== Exercise requirements ==
Find every line with the word "lifts". Copy those lines.

== Information provided ==

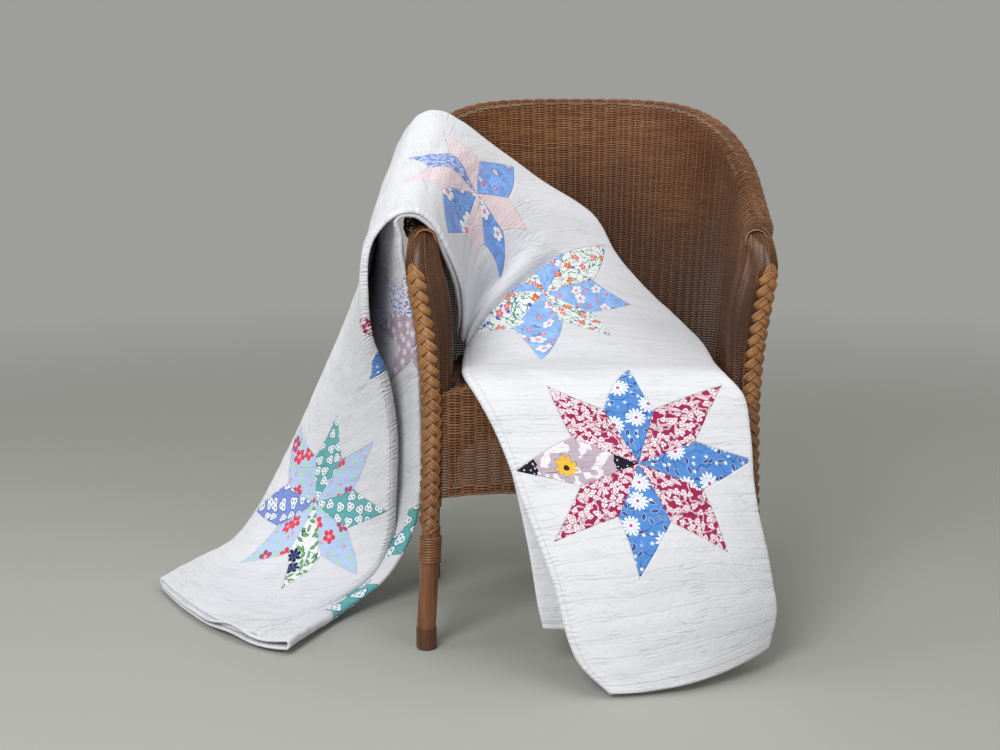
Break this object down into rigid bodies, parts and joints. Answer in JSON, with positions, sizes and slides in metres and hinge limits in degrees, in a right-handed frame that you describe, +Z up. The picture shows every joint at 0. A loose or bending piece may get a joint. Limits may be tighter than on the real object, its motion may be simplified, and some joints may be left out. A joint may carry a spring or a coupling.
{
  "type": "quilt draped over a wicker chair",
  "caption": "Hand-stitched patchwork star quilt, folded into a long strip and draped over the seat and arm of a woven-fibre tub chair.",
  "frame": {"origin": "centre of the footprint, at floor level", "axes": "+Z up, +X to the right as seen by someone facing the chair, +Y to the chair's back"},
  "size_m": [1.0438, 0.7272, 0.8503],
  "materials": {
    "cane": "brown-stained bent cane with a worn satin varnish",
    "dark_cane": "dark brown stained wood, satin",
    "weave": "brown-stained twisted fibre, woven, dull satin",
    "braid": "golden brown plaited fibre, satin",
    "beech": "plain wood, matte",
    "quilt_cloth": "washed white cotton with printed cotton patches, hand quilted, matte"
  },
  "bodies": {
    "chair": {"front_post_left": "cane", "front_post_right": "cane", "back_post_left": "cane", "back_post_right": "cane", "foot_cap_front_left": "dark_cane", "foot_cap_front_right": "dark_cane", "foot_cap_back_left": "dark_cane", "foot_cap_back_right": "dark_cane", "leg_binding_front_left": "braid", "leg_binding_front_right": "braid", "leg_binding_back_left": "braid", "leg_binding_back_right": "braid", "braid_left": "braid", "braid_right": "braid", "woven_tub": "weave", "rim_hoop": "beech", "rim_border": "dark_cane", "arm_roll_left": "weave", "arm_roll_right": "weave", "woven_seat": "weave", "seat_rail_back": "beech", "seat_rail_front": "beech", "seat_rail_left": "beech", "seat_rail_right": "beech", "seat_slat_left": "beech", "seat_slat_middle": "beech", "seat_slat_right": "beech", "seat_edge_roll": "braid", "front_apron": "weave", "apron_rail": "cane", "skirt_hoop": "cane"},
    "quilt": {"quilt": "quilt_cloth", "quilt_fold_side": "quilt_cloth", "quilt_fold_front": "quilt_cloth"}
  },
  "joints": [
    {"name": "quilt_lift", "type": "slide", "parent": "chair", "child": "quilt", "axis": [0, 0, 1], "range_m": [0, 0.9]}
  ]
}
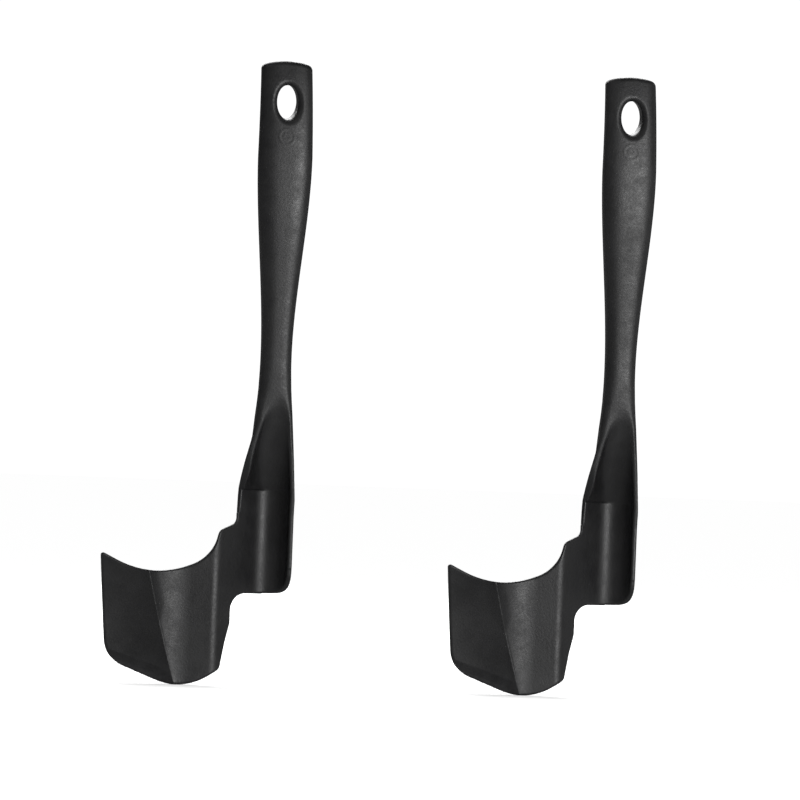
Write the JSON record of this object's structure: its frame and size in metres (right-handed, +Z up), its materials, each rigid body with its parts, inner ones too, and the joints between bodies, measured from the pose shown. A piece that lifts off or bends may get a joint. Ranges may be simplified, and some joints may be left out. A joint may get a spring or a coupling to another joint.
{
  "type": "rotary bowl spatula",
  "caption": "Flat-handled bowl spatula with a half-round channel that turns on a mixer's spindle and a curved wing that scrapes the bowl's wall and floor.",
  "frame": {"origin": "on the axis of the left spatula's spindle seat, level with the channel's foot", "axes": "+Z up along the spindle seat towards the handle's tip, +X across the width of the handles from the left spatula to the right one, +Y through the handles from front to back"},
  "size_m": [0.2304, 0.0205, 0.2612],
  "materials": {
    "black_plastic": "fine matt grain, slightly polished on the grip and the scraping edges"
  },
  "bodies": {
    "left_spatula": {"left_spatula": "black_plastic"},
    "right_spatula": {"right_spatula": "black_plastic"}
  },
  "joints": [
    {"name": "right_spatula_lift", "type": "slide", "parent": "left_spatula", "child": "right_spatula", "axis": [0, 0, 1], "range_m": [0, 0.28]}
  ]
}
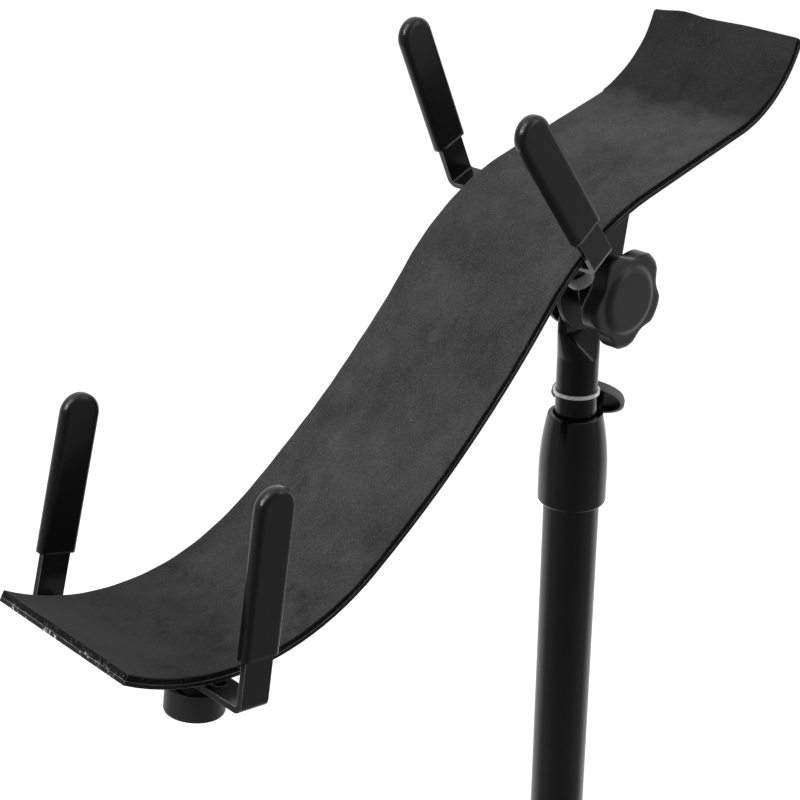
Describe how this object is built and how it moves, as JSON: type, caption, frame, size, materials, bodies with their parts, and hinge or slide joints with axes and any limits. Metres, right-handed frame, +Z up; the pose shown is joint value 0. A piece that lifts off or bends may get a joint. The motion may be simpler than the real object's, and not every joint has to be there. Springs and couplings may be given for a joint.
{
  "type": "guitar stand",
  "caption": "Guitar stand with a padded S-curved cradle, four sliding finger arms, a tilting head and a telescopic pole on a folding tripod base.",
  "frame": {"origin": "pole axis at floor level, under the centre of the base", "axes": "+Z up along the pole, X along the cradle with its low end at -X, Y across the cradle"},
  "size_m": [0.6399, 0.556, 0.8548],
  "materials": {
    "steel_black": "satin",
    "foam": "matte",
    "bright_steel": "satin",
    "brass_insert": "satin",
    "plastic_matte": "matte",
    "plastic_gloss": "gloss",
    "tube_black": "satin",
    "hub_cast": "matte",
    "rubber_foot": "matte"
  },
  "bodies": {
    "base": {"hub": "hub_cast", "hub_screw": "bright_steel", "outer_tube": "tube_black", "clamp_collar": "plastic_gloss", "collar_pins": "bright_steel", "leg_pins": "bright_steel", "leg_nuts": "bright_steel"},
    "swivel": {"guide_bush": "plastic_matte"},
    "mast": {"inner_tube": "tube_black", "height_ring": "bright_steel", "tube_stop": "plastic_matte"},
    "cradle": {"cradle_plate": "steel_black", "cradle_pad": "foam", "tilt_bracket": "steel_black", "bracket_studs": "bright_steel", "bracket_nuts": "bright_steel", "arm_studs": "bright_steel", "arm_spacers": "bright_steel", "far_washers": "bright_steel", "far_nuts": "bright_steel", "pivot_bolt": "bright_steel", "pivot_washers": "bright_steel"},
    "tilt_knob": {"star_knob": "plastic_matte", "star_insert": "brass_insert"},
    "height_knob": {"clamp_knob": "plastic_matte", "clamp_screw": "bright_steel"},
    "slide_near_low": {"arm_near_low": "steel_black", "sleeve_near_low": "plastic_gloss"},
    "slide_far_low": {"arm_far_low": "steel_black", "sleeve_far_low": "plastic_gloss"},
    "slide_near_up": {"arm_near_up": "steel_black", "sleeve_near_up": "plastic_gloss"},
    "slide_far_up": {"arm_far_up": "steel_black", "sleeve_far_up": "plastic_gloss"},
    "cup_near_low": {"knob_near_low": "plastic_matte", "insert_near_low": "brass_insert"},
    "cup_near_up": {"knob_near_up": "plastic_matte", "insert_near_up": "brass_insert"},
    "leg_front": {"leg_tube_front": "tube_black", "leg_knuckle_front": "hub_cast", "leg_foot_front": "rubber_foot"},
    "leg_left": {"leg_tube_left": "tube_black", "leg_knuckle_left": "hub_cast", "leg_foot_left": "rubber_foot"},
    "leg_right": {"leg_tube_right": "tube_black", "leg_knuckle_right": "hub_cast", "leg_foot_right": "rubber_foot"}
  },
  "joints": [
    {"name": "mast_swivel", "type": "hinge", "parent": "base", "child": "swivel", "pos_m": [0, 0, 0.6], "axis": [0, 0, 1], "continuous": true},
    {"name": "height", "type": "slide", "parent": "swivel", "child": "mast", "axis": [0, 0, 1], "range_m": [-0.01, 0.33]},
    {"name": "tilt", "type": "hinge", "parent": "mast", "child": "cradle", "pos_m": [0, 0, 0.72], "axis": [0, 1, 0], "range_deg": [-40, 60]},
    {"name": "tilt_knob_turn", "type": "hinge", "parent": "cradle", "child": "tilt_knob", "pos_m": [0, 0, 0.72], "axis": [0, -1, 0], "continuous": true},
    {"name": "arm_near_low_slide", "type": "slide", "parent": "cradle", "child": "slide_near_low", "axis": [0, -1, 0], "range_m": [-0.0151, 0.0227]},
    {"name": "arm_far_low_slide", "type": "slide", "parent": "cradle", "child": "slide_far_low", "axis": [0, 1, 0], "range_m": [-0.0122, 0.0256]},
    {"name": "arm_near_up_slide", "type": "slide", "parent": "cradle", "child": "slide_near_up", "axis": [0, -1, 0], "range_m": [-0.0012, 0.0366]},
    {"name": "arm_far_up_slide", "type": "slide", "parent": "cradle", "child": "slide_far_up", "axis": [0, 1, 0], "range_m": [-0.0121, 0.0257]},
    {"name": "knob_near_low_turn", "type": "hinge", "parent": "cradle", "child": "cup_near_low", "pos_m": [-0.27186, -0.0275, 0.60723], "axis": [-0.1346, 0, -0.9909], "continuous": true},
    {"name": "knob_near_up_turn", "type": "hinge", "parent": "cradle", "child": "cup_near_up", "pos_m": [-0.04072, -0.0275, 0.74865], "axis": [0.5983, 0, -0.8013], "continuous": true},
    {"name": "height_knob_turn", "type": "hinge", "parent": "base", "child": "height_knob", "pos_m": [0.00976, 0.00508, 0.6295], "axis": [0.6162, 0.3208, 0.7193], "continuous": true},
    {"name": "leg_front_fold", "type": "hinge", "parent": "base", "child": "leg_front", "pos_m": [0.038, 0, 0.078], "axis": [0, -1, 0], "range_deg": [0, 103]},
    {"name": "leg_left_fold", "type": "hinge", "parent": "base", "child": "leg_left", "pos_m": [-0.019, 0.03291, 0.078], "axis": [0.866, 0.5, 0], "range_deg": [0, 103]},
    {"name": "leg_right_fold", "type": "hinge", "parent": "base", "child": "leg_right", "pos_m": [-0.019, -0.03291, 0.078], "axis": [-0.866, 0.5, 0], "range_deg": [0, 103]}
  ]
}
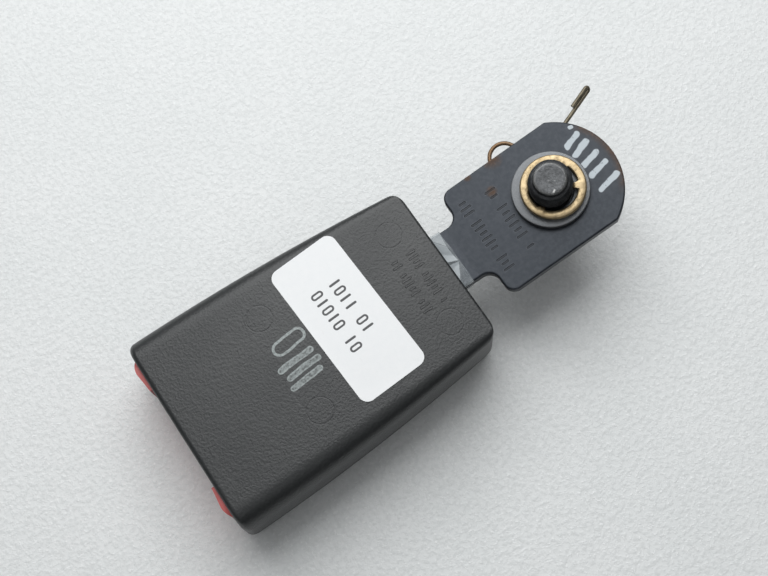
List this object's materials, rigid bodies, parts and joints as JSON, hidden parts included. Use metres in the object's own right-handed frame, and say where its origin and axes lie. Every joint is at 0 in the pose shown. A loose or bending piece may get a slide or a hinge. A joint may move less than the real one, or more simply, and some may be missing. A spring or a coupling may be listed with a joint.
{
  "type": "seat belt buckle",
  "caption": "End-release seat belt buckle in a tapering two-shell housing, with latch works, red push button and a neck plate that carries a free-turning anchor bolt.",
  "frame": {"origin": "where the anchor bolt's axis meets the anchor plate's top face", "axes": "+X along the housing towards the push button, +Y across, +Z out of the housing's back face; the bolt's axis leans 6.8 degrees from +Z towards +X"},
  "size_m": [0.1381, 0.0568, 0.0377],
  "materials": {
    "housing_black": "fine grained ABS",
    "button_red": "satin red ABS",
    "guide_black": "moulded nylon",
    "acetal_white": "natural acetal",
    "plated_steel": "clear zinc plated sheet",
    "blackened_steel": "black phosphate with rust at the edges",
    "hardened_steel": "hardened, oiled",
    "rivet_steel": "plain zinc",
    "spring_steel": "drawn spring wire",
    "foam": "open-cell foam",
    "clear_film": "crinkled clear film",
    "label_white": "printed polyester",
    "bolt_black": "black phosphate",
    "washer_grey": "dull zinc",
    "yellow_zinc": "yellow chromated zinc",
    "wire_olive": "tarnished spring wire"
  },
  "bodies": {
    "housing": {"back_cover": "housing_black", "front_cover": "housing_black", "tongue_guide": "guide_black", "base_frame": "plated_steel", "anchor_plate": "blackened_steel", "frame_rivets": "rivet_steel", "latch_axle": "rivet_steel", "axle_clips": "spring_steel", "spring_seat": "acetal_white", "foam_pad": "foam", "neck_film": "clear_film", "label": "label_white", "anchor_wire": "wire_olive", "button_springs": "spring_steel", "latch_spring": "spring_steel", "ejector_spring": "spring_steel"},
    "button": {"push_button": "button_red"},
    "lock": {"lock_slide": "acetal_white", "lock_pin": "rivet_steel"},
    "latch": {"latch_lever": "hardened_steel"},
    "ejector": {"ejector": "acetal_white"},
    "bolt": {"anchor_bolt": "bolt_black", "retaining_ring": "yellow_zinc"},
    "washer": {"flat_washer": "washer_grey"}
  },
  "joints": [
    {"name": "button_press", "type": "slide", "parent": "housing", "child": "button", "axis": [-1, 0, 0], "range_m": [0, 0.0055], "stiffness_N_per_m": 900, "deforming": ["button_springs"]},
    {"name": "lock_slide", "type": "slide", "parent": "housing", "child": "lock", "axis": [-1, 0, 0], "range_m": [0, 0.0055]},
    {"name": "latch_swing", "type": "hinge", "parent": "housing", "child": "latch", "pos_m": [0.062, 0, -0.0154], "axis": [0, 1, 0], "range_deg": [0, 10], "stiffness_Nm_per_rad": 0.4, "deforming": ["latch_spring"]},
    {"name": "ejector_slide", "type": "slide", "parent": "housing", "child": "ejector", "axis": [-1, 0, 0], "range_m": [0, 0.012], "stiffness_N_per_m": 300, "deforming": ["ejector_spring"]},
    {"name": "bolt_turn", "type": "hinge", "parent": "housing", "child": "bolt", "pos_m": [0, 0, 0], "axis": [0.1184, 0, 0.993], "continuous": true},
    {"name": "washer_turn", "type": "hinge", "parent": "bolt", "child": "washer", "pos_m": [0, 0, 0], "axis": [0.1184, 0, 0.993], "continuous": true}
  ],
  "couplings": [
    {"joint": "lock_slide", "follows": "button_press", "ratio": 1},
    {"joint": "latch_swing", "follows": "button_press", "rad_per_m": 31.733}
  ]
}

== Solution to this exercise ==
Write the JSON record of this object's structure: its frame and size in metres (right-handed, +Z up), its materials, each rigid body with its parts, inner ones too, and the joints between bodies, measured from the pose shown. A piece that lifts off or bends may get a joint. Ranges may be simplified, and some joints may be left out. A joint may get a spring or a coupling to another joint.
Describe how this object is built and how it moves, as JSON: type, caption, frame, size, materials, bodies with their parts, and hinge or slide joints with axes and any limits. Metres, right-handed frame, +Z up; the pose shown is joint value 0. A piece that lifts off or bends may get a joint. The motion may be simpler than the real object's, and not every joint has to be there. Springs and couplings may be given for a joint.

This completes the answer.